Pull out each line of the data that includes the word "axes".

Given material.

○ ○ ○

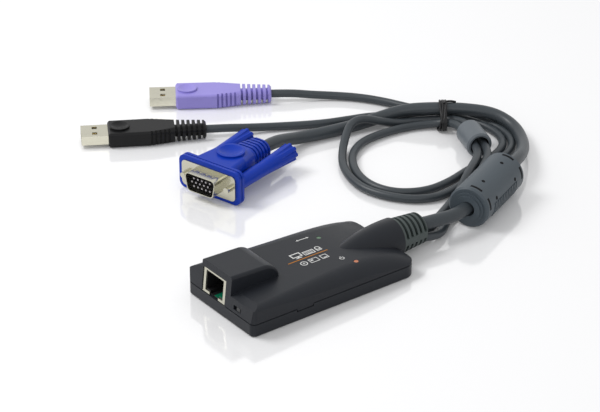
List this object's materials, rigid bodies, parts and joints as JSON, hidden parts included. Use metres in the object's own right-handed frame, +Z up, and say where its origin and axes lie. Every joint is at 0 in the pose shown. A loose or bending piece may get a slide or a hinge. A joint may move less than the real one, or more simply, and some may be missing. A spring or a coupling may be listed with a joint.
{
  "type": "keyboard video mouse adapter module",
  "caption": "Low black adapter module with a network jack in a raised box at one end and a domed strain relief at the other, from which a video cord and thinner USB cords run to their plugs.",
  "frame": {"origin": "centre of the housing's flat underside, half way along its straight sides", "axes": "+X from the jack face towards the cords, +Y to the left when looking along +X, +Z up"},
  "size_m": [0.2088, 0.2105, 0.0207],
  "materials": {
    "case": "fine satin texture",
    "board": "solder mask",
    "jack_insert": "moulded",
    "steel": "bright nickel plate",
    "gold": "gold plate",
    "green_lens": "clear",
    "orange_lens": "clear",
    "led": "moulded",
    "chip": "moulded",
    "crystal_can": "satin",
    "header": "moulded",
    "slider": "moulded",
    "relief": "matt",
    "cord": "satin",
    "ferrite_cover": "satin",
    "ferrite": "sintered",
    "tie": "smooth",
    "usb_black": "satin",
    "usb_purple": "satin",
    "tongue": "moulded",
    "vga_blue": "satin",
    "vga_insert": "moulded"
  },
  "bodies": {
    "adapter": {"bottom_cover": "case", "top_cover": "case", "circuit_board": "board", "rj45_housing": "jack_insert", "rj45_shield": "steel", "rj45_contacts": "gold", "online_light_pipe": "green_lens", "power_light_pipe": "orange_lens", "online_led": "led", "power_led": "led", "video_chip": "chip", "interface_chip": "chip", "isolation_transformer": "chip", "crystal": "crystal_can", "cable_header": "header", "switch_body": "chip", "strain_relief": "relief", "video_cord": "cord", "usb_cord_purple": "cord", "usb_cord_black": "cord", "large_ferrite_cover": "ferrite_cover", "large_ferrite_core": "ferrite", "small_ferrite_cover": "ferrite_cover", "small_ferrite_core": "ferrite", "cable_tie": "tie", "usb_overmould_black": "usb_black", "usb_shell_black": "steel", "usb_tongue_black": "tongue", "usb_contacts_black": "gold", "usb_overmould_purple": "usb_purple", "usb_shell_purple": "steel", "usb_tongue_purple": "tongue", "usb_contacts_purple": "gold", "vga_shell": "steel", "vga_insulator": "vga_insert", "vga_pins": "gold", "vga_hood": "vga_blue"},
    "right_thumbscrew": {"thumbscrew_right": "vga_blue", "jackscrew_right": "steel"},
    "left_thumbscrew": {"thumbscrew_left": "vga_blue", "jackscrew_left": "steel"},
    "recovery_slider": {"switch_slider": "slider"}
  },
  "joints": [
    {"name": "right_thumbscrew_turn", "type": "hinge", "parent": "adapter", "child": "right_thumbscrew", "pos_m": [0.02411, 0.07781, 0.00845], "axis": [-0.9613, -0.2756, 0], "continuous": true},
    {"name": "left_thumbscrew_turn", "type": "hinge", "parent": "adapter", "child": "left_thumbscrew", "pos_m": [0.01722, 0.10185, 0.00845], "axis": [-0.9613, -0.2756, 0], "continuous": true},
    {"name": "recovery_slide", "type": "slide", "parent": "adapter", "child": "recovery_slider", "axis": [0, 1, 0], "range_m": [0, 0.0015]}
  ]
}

○ ○ ○

Solved problem.
List this object's materials, rigid bodies, parts and joints as JSON, hidden parts included. Use metres in the object's own right-handed frame, +Z up, and say where its origin and axes lie. Every joint is at 0 in the pose shown. A loose or bending piece may get a slide or a hinge. A joint may move less than the real one, or more simply, and some may be missing. A spring or a coupling may be listed with a joint.
  "frame": {"origin": "centre of the housing's flat underside, half way along its straight sides", "axes": "+X from the jack face towards the cords, +Y to the left when looking along +X, +Z up"},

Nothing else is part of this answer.